◆ What you have to do
Quote the entries below from the line with "for slot in" through the line with "return seen", both ends included, and only those lines.

________________

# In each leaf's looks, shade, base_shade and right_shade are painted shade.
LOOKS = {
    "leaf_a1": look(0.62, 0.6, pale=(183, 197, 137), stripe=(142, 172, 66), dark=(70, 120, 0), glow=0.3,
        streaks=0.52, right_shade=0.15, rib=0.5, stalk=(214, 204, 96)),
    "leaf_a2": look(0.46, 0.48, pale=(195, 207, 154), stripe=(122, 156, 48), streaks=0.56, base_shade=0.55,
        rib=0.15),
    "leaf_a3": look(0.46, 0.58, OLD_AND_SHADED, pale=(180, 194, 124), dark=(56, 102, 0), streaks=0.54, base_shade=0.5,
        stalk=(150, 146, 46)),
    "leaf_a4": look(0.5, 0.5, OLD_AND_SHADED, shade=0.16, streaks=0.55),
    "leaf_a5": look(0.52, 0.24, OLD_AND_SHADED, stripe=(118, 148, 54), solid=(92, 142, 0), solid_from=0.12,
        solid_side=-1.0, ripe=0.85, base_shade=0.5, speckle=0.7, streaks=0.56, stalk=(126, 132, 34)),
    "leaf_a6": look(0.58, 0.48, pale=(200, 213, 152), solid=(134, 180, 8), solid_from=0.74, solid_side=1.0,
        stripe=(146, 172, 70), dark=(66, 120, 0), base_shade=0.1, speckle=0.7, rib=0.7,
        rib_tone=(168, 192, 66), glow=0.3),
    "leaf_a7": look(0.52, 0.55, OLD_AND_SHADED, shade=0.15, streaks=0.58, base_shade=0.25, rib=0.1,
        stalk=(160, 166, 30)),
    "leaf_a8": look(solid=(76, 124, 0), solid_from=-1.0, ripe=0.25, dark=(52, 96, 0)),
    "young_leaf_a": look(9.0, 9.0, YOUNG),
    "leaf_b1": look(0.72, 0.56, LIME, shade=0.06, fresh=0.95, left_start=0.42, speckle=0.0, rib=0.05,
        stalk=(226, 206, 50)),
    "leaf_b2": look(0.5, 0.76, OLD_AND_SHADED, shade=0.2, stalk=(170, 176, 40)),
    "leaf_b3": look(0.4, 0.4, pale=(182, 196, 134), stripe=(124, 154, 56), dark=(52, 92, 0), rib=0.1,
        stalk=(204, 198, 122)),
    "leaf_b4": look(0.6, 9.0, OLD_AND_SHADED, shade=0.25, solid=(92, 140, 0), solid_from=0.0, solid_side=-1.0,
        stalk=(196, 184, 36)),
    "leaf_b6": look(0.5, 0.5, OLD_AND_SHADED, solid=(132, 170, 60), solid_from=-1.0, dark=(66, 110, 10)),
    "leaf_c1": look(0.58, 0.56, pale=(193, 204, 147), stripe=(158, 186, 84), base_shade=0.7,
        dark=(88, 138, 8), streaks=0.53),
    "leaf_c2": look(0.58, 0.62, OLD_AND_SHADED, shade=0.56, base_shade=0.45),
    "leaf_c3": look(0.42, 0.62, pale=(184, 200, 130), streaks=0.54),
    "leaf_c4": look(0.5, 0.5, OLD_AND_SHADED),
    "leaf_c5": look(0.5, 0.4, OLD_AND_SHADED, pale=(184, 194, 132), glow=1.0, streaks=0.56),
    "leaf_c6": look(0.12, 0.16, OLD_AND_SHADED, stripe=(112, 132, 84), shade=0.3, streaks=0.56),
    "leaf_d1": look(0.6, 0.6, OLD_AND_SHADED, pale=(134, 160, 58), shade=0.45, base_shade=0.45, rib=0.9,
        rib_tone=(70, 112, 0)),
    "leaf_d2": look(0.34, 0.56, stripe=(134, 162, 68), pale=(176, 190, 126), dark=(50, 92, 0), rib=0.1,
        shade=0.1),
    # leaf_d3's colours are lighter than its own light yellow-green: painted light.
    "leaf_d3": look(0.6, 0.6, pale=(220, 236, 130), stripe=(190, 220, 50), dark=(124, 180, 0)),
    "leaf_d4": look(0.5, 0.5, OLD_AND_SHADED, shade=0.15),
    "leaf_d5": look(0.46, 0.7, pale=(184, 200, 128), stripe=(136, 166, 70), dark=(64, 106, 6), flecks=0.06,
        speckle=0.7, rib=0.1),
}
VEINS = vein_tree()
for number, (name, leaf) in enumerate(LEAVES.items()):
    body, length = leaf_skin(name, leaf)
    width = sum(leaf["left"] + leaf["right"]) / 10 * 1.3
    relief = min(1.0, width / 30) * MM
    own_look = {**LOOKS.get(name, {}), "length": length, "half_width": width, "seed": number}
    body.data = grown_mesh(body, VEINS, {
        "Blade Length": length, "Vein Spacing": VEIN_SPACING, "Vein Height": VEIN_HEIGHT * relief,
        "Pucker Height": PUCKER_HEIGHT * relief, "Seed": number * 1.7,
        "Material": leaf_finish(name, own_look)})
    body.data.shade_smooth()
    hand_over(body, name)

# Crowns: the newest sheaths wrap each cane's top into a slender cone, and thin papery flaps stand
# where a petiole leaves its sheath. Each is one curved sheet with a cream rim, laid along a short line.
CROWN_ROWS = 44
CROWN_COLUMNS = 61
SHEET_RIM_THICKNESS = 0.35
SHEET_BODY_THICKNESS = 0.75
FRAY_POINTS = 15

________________

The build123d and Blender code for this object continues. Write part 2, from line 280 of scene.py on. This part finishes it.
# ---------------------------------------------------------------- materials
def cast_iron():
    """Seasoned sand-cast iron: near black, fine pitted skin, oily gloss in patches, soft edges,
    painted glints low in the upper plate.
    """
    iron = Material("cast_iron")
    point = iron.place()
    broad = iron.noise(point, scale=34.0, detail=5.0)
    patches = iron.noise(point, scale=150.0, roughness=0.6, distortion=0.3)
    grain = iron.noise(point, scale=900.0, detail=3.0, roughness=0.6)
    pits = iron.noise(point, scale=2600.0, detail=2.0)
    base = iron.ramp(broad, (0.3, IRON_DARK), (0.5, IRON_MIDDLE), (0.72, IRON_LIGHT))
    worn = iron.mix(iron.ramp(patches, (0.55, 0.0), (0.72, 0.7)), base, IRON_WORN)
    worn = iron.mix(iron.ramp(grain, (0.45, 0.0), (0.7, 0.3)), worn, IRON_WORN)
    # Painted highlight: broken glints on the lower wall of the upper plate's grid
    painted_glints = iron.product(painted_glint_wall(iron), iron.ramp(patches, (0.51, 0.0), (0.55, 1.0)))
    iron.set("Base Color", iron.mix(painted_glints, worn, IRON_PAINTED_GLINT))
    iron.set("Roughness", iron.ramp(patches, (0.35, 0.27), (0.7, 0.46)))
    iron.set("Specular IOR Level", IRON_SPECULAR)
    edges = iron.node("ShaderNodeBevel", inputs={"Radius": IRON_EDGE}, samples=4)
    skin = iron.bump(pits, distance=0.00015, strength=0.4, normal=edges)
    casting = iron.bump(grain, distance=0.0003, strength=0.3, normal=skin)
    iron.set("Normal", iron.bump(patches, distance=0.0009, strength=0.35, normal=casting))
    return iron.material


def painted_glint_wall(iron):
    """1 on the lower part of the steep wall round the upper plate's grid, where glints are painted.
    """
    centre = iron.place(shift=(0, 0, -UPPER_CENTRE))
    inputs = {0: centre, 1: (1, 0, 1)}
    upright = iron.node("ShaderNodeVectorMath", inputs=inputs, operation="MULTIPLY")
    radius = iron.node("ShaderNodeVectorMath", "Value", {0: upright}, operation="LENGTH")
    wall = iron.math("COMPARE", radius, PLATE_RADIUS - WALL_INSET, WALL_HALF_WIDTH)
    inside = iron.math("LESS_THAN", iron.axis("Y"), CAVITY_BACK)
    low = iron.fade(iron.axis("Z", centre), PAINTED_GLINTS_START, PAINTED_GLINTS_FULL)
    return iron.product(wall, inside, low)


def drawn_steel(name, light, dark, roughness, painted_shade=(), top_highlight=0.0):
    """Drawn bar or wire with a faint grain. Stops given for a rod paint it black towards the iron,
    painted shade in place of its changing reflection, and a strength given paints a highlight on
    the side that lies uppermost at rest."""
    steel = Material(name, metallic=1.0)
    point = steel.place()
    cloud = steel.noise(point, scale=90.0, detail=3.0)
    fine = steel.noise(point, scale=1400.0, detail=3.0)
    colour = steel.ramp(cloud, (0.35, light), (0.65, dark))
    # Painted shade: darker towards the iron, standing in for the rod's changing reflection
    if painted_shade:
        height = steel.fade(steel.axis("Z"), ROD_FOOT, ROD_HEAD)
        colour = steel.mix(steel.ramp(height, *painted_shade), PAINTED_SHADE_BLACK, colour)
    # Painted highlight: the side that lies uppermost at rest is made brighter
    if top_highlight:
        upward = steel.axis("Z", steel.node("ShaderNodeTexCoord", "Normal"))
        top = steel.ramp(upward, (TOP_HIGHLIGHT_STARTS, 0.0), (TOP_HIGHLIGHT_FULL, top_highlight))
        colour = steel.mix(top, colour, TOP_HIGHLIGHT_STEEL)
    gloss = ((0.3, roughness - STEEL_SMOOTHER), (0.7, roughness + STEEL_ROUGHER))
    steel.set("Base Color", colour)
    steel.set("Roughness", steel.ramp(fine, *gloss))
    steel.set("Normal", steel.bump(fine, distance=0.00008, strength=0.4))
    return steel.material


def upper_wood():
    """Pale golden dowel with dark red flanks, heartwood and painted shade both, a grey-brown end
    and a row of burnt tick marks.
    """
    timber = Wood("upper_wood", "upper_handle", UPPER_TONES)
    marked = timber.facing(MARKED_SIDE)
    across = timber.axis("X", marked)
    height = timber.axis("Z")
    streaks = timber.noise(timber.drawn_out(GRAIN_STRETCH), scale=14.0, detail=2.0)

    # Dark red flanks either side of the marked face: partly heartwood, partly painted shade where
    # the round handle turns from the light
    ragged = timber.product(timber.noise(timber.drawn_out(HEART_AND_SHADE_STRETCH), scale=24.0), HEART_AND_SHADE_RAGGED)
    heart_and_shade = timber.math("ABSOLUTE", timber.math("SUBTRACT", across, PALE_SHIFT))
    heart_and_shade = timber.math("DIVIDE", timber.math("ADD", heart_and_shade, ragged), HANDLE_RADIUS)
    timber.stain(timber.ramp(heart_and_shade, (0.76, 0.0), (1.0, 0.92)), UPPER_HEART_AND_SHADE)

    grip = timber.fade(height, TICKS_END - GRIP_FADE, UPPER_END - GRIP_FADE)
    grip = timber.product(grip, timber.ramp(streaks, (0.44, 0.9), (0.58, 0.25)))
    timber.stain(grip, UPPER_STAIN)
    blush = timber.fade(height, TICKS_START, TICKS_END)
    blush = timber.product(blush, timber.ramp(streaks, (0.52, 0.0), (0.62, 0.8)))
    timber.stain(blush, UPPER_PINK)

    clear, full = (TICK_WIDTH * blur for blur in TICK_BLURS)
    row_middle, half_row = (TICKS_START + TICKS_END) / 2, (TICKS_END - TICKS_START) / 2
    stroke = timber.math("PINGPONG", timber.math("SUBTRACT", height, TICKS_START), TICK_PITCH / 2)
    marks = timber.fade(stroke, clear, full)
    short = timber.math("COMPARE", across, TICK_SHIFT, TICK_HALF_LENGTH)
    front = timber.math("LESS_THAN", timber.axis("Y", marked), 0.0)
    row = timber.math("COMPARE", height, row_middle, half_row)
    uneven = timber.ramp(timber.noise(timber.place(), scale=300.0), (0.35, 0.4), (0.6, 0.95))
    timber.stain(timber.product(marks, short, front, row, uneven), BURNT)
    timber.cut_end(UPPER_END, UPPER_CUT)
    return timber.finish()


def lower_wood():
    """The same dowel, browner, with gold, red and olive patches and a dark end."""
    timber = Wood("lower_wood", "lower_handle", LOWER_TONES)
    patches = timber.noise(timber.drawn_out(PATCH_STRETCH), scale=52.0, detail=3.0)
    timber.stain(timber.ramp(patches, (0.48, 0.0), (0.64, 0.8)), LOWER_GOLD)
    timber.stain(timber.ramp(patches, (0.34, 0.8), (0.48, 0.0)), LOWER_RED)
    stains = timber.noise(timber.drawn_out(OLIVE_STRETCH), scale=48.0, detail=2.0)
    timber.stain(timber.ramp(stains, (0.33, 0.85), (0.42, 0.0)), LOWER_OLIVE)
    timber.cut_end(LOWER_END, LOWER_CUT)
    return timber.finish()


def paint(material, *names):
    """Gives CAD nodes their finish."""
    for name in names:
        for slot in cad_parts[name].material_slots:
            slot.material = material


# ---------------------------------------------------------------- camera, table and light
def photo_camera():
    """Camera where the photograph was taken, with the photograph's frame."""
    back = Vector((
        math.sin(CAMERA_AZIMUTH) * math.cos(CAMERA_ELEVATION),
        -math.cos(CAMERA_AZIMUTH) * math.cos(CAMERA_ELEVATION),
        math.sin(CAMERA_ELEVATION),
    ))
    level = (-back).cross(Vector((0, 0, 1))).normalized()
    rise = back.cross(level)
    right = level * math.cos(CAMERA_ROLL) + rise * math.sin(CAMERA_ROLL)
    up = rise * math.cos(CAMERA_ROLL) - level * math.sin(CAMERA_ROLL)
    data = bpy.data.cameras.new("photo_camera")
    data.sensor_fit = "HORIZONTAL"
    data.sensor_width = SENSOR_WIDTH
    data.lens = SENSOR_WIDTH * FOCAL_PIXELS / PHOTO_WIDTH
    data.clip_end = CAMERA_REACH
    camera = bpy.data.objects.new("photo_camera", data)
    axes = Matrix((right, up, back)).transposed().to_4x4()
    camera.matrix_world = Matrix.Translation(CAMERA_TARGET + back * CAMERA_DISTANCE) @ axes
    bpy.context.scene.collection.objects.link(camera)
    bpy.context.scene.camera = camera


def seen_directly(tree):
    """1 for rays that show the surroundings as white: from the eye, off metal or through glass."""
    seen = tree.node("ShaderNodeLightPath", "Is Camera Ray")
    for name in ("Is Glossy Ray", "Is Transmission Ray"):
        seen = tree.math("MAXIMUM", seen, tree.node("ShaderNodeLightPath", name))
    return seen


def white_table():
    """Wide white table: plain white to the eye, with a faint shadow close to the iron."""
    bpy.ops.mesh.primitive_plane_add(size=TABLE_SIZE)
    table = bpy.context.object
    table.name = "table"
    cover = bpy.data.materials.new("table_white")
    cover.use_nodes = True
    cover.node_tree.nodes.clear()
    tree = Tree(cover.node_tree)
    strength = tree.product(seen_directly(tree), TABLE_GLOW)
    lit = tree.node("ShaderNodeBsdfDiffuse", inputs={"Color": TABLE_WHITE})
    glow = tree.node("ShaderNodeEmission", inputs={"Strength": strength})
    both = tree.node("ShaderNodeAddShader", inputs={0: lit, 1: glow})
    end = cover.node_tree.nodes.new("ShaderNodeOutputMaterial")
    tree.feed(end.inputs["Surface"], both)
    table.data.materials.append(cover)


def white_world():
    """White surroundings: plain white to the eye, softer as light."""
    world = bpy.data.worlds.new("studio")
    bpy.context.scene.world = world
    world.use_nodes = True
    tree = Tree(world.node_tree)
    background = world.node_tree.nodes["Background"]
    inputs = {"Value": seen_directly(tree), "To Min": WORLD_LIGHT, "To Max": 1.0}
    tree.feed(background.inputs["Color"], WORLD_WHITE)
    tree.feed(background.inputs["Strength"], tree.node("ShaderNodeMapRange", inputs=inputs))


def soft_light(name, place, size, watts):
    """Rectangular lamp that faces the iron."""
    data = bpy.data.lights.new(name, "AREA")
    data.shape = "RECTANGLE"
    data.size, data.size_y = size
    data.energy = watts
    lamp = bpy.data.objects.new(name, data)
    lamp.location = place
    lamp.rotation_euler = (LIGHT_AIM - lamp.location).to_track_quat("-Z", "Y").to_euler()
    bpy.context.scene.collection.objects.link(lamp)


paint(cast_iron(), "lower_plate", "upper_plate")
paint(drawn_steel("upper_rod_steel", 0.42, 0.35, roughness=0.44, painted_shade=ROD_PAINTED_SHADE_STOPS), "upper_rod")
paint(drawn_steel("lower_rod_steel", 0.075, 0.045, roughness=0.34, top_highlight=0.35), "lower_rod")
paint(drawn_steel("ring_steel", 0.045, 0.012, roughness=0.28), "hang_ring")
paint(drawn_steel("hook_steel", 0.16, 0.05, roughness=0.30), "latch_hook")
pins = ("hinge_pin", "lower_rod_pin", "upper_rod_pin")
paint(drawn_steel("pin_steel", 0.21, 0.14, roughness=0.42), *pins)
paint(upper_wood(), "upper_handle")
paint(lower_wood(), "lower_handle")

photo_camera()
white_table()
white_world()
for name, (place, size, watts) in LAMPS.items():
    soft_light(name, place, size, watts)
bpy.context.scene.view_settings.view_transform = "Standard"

________________

◆ Task response
        for slot in cad_parts[name].material_slots:
            slot.material = material


# ---------------------------------------------------------------- camera, table and light
def photo_camera():
    """Camera where the photograph was taken, with the photograph's frame."""
    back = Vector((
        math.sin(CAMERA_AZIMUTH) * math.cos(CAMERA_ELEVATION),
        -math.cos(CAMERA_AZIMUTH) * math.cos(CAMERA_ELEVATION),
        math.sin(CAMERA_ELEVATION),
    ))
    level = (-back).cross(Vector((0, 0, 1))).normalized()
    rise = back.cross(level)
    right = level * math.cos(CAMERA_ROLL) + rise * math.sin(CAMERA_ROLL)
    up = rise * math.cos(CAMERA_ROLL) - level * math.sin(CAMERA_ROLL)
    data = bpy.data.cameras.new("photo_camera")
    data.sensor_fit = "HORIZONTAL"
    data.sensor_width = SENSOR_WIDTH
    data.lens = SENSOR_WIDTH * FOCAL_PIXELS / PHOTO_WIDTH
    data.clip_end = CAMERA_REACH
    camera = bpy.data.objects.new("photo_camera", data)
    axes = Matrix((right, up, back)).transposed().to_4x4()
    camera.matrix_world = Matrix.Translation(CAMERA_TARGET + back * CAMERA_DISTANCE) @ axes
    bpy.context.scene.collection.objects.link(camera)
    bpy.context.scene.camera = camera


def seen_directly(tree):
    """1 for rays that show the surroundings as white: from the eye, off metal or through glass."""
    seen = tree.node("ShaderNodeLightPath", "Is Camera Ray")
    for name in ("Is Glossy Ray", "Is Transmission Ray"):
        seen = tree.math("MAXIMUM", seen, tree.node("ShaderNodeLightPath", name))
    return seen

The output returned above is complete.